Life in a northern town 


Minnesota is a tough place in the winter, which, btw, lasts from November til April. It’s cold and snowy. But it’s especially  cold ‘up North’. In the summer ‘up North’ means beautiful days lounging on the lake, fishing, boating and swimming. In the winter, that means a harsher version–ice fishing, snowmobiling and the general consumption of large amounts of alcohol.

It’s a tradition in the hockey world to take a trip to the hockey mecca of the Iron Range ‘up North’ (for you music fans, this is the birthplace of Bob Dylan too). Hockey is a big deal and the entire towns are part of supporting the tournament.

This year, the boys chartered a bus for the 8 hour drive (just skirting the Red Lake Indian Reservation) to Roseau. It’s an entire 3-day weekend devoted to hockey. The coolers were packed with beer and snacks to supplement the “pot lucks” offered by the host team. 

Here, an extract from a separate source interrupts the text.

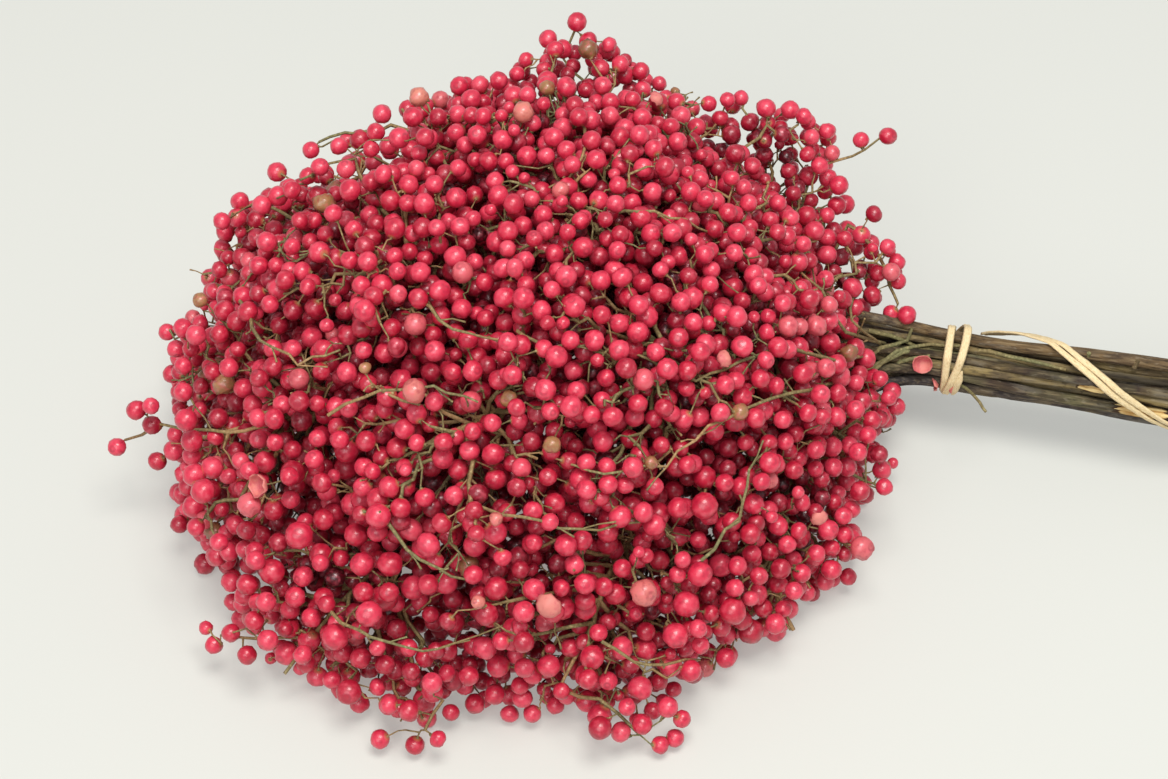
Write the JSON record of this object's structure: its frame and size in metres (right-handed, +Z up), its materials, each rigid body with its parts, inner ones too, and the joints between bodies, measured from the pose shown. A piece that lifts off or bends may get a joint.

The ice arena is conveniently located next to the American Legion, where the dinners are hosted (and dads can enjoy pre-game festivities). This trip is generally boys only, so I asked them to take a couple pics to give me a sense of the experience. 

They love the generosity, sense of community and hearty, resolved people that embrace this harsh environment. The food and life are much simpler, and hockey is the most important thing going on.